El destierro de la buena educación

Por Tomás Galván
Que septiembre es por excelencia el mes de los reencuentros, lo sabemos todos. Y si no, basta con acercarnos a la entrada de cualquier colegio estos días para comprobar el nivel de emotividad y cordialidad en los abrazos que se intercambian los compañeros, con una mezcla de nostalgia y energía. De hecho, en la mayoría de las ocasiones, es el impulso que pone el semblante más amable en la vuelta al cole. Pero luego hay otros que, simplemente, se encuentran. Son los que empiezan el colegio por primera vez y que se tropiezan con otros novatos en un camino que, sin querer, van a trazar juntos y cuya duración solo se sabrá con el paso del tiempo y de las circunstancias. 
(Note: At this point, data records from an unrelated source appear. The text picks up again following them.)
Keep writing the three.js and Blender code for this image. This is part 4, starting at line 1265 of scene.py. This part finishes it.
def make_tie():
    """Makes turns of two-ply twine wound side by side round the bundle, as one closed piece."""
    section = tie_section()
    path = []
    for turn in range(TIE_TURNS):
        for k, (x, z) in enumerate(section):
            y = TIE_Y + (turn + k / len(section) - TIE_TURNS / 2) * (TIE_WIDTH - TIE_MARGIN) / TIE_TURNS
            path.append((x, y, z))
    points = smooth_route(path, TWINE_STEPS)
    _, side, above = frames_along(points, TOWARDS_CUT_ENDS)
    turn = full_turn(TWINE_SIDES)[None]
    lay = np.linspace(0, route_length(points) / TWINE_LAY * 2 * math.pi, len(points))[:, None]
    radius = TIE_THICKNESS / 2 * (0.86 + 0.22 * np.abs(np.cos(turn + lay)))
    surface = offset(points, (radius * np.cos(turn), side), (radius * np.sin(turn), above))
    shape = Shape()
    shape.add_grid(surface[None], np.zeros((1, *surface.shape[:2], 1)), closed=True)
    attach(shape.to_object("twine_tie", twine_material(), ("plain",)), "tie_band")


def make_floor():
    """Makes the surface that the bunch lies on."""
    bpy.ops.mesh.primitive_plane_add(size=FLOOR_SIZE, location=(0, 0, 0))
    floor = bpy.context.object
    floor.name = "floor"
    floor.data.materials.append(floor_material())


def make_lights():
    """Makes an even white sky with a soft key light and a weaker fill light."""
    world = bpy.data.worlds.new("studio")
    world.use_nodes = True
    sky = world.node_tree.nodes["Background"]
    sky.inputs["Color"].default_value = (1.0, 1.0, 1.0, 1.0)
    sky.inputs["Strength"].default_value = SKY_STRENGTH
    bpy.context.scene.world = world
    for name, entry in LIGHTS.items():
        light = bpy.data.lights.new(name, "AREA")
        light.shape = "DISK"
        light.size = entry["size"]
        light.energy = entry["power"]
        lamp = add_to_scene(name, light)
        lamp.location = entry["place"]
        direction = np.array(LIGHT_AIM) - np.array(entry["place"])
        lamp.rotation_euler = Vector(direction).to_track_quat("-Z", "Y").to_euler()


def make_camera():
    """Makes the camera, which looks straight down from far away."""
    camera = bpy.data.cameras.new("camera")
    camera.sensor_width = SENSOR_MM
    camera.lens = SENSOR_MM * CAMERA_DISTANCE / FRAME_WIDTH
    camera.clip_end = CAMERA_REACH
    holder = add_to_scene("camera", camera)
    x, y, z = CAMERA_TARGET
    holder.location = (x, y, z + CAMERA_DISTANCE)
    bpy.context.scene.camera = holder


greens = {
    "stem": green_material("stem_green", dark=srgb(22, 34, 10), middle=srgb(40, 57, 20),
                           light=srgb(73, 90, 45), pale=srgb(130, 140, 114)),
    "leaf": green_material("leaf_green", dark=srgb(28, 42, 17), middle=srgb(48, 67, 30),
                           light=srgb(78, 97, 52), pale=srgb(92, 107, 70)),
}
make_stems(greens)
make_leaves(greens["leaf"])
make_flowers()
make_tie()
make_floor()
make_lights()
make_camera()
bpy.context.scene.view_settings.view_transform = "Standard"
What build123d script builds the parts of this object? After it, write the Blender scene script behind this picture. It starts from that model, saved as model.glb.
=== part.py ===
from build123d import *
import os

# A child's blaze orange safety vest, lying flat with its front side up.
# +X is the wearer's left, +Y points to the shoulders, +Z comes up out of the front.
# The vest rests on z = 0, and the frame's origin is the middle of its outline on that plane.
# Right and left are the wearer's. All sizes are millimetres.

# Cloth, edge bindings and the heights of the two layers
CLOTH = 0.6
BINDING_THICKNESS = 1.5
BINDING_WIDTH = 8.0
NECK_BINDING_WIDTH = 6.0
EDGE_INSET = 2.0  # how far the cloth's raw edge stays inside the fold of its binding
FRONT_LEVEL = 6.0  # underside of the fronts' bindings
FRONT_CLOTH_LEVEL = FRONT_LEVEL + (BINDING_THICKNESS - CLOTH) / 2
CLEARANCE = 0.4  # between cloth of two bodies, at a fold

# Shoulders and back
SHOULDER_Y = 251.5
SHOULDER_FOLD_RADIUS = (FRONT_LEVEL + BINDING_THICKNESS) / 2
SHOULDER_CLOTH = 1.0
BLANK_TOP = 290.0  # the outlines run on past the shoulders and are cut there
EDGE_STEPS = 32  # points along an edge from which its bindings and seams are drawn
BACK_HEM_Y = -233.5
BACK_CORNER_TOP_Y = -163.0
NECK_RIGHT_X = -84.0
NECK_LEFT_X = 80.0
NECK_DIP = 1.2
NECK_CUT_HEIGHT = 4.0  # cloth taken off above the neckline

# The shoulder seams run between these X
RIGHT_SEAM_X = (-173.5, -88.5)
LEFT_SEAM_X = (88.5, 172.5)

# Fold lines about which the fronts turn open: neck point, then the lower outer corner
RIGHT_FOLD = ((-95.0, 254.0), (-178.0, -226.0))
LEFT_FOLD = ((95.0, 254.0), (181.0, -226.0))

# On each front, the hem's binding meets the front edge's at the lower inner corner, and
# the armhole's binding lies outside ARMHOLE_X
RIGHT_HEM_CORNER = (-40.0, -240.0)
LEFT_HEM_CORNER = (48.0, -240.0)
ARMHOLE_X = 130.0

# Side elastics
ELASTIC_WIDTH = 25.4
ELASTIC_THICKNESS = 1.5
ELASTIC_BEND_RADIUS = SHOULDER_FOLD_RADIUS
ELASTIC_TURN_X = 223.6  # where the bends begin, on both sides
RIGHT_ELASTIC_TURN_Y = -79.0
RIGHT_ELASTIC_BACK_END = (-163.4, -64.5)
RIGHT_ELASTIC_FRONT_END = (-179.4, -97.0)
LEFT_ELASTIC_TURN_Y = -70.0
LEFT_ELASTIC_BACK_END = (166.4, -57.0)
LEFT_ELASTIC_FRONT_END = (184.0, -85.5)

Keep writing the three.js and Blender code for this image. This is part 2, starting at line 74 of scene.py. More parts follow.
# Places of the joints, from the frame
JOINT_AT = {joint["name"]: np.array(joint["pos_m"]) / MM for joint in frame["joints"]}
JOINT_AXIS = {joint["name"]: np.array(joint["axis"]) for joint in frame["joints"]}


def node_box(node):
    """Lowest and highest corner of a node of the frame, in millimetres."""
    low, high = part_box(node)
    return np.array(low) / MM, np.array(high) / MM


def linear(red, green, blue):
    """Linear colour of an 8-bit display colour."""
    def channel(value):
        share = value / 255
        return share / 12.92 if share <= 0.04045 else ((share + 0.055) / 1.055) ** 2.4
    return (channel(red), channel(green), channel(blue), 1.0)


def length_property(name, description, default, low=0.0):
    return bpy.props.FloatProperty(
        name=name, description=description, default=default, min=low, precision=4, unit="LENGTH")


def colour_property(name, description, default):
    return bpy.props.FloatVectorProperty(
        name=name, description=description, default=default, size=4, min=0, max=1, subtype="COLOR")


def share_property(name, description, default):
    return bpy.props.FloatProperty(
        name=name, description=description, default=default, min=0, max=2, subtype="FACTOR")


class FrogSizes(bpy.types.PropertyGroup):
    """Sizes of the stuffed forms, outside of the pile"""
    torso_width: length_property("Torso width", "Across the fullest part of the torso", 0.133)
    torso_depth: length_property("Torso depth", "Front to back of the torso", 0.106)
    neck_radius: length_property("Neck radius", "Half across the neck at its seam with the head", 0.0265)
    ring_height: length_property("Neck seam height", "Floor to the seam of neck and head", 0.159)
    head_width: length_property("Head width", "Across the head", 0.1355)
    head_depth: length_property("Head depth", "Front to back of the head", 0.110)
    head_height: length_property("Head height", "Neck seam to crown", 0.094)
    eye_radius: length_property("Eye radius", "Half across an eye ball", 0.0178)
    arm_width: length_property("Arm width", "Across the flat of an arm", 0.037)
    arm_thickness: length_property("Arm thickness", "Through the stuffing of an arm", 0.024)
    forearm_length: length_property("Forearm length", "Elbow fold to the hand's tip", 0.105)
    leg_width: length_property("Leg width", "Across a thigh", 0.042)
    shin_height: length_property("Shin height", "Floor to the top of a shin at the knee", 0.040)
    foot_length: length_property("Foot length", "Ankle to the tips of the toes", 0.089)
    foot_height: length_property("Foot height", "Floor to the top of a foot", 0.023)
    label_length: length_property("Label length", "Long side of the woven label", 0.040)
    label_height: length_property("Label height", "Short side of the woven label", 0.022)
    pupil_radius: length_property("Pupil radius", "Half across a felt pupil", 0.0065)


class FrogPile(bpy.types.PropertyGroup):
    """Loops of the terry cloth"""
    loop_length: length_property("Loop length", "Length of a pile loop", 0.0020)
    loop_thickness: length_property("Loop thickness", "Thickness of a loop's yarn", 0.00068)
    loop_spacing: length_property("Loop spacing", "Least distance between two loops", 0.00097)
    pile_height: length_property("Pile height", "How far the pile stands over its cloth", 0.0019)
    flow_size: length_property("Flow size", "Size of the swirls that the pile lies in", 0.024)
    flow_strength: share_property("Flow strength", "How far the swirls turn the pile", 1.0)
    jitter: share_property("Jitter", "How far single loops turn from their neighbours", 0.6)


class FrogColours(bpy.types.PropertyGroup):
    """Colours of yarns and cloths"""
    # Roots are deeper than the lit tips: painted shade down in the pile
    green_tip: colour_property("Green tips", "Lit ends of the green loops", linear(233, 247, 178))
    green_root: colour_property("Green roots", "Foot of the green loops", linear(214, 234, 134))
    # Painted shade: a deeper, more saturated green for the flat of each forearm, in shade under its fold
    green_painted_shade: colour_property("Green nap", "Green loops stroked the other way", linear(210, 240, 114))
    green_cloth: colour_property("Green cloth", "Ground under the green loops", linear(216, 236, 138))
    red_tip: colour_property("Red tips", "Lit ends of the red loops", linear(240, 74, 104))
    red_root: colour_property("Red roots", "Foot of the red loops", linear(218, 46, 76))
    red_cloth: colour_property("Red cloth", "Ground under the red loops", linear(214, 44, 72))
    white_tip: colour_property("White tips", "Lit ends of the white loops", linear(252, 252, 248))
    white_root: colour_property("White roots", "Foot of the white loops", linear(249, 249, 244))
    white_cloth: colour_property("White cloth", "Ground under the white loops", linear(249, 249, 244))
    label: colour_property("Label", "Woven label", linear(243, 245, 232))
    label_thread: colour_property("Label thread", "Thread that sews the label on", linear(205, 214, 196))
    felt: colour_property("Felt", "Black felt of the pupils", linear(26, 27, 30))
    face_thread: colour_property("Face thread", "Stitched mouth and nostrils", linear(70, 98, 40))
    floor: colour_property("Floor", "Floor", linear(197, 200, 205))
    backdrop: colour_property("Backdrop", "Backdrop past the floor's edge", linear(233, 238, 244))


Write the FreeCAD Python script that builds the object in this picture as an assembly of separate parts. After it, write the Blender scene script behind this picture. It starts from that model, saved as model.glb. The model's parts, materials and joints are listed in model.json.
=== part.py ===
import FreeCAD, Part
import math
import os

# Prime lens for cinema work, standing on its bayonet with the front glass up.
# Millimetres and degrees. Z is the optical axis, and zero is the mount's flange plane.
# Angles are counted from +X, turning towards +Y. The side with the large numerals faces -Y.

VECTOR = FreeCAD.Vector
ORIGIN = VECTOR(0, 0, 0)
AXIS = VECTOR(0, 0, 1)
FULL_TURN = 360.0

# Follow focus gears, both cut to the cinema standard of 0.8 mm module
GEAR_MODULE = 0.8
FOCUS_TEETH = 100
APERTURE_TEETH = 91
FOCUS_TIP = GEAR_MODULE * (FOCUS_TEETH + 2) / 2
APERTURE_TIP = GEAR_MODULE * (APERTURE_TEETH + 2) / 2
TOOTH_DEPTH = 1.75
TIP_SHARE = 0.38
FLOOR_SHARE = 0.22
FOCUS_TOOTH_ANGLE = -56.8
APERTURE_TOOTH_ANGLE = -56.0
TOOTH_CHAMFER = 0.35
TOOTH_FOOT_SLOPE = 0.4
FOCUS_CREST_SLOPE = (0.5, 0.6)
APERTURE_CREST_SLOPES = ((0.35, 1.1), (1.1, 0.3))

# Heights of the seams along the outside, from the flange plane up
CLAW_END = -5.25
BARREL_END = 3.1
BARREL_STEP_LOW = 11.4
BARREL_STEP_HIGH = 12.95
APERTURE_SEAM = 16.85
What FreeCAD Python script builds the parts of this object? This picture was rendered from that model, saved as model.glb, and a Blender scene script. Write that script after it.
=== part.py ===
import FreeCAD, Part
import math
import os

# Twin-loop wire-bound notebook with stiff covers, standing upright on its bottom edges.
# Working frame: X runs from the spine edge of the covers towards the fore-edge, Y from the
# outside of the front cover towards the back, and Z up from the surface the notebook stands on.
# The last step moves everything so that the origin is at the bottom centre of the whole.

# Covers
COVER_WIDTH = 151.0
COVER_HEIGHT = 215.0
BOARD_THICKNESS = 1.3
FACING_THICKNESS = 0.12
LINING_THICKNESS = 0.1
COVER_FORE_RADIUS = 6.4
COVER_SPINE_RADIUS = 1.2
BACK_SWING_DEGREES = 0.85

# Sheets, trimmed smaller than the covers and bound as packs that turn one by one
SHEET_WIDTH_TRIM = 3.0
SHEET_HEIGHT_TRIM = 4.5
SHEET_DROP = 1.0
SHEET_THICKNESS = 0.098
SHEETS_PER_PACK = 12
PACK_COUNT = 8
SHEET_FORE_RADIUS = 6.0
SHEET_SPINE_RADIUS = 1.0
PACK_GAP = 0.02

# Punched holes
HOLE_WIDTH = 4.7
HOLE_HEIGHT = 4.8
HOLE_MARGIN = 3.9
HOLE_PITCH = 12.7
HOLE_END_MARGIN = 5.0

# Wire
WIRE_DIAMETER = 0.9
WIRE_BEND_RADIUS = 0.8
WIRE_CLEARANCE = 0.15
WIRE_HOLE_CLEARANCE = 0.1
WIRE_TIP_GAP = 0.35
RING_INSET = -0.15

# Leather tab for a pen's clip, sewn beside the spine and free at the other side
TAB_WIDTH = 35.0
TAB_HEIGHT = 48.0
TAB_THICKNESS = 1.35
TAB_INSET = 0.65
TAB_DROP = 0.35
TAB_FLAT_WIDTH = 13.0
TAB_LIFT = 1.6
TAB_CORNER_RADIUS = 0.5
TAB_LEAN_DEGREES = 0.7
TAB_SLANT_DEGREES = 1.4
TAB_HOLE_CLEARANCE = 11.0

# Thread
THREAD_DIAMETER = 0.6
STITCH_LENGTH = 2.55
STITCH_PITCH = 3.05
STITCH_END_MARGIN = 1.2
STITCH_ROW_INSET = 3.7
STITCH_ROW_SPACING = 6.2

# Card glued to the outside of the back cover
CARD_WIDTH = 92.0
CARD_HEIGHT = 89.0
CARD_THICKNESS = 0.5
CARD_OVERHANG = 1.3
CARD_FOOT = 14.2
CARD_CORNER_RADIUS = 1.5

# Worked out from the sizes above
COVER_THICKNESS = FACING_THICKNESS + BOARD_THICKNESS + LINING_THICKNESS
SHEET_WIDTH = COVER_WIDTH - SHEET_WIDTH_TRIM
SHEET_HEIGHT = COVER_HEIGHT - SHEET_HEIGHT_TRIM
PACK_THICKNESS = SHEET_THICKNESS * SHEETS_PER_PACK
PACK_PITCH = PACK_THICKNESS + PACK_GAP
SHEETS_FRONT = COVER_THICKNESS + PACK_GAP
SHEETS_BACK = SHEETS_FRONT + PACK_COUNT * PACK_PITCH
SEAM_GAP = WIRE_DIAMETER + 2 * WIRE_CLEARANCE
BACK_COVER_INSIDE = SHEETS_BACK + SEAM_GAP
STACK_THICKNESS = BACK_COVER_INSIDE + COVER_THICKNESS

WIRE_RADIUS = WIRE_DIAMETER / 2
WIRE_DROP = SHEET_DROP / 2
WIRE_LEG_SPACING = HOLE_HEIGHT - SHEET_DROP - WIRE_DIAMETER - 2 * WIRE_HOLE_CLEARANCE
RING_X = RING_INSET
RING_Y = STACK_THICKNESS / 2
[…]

Sucede que en la vida hay muchos septiembres, y no lo digo por aquello de poder recuperar asignaturas pendientes –que no estaría nada mal- sino por los tesoros que, con fortuita causalidad, aparecen en nuestro camino, en el que es un continuo inicio del colegio. Hallazgos que son siempre enseñanzas y experiencias. Encuentros con olor a nuevo tramados por una mano sabia que nos lleva al lugar e instante adecuados para empezar a forjar, quién sabe, la que puede ser una amistad o, en su ausencia, el intercambio más enriquecedor en un momento aleatorio, sin dejar de ser, por ello, un encuentro formidable. Para los pequeños, ese encuentro se germina en su cole. Para nosotros, quién sabe. 
Recuerdo que hace no mucho tiempo leí en algún sitio esta simple y hermosa frase, la cual me llevó a revivir esos momentos de apertura de curso: «Un "hola" puede ser el inicio de una amistad». Me conmovió, lo reconozco. Al segundo de meditarla pensé en esas personas que han llegado a nuestra vida sin explicación aparente y que se han convertido en auténticas luces en el camino. Algunas de ellas funden, no seré quien lo niegue, pero esto ayuda a distinguir los bombillos. El caso es que también activó una alerta. ¿Cuántas veces omitimos la existencia de las personas que nos rodean por dar protagonismo a un yo bien alimentado? ¿Cuántos "holas" habremos negado por el simple hecho de estar compadeciéndonos de nuestro vivir? ¿Cuántas han sido las ocasiones en las que hemos obviado el saludo a ese conserje o a esa administrativa porque, según nosotros, los vemos a diario? Dos últimas preguntas: ¿cuántos amigos de los que hoy nos hacen vibrar habríamos perdido si, en vez de saludar, hubiésemos agachado la cabeza y sacado morros? ¿Cuántos desconocidos de los que se han convertido en maestros del tiempo hubiésemos condenado a la pérdida por dar vía a la pereza? Quién sabe. Es evidente que sería una osadía, por no clamar una temeridad, desear tejer una amistad con cada una de las personas que se cruzan en la vida. No habría tiempo de mimarlas a todas, de echarles agua, abono y esos inventos que fortalecen y permiten el crecimiento. Pero tampoco nos engañemos: esto no significa que la actitud de bordes haya de imperar por las calles, o en el lugar de trabajo, o en la parada de guagua. Tampoco en la puerta del colegio. La rutina no justifica la mala educación. El mundo, aunque lo creamos, no es el motivo de nuestro enfado. O no debería serlo. La actitud de ciudadanos, ¡de personas!, tendría que sobreponerse a ello e intentar afinar el mundo. Y nuestro saludo puede lograrlo, porque quién sabe si nuestro simple “hola” puede levantar el ánimo a alguien que no está en su mejor día. Quién sabe si nuestro forzado “hola” puede hacer sonreír a un anciano que hasta ese momento se preguntaba si era importante para alguien más que la funeraria. O quién sabe si en dos días, o dentro de tres años, nosotros deseemos encontrarnos con un ángel que nos mire a los ojos y nos salude, para volver a tomar aliento y recordar la importancia de un animado “¡Buenos días!”. Y de todos los que tragamos.

Así que, quién sabe si a esos pequeños que empiezan el colegio por primera vez les unirá algo más que el llanto de los inicios. O quién sabe la belleza de las personas que encontraremos de aquí al próximo saludo. Solo pregunto quién lo sabe.